For the Apache Spark pool perspective, refer to the “Design a Partition Strategy” section in Chapter 3. Methods like spark.conf.set(“spark.sql.shuffle.partitions”, 200) and df.rdd.getNumPartitions() provide insights and features for managing data partitions and shuffling. One final note concerning the number of partitions required for optimal performance. There is no absolute or standard recommendation for the number of partitions, because it depends greatly on the data and your specific scenario. You should have neither too few partitions nor too many. Too many partitions can decrease performance, as it reduces the effectiveness of the clustered columnstore indexes, whereas too few can cause skewing or large datasets with a wide variety of data. Using the information described so far for identifying shuffling should help you determine the best ratio over time and after implementing and testing these tuning techniques.

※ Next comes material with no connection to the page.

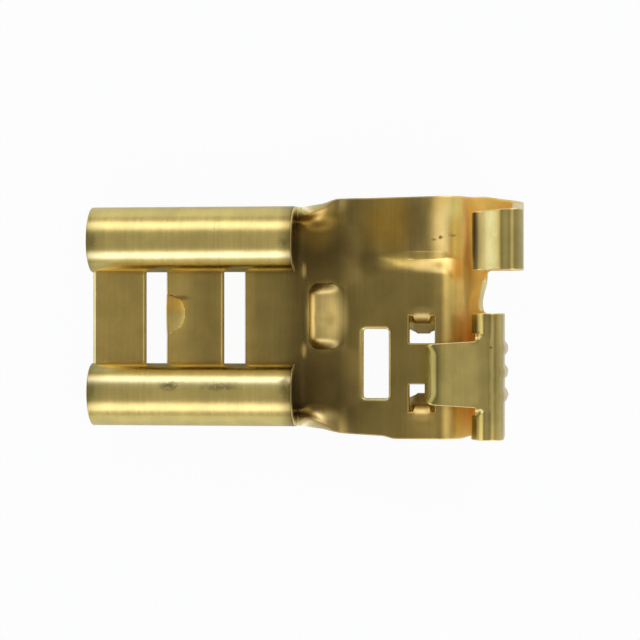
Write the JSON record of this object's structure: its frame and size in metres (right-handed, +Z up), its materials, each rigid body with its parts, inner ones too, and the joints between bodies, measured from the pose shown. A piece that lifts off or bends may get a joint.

The last option discussed here for tuning for shuffling is to optimize clustered columnstore tables. There are two options: The first option is to avoid scenarios where a clustered columnstore is not optimal, and the other option is to push the data into a compressed columnstore segment. When you choose to use clustered columnstore indexes, you need to know which scenarios will not benefit from them. If your queries perform these actions more times than not, you should either rewrite the queries or use the other indexing varieties available for your dedicated SQL pool tables. Tables that store data that changes frequently will not benefit from a clustered columnstore; instead, consider heap or temporary tables. Data types such as varchar(max), varbinary(max), and nvarchar(max) will also not realize any benefits; instead, consider heap or a clustered index. The last scenario to avoid is using a clustered columnstore on tables with fewer than 60 million rows. The number 60 should trigger a term mentioned previously in this book, the law of 60, which leads well into the topic of pushing the data into compressed segments.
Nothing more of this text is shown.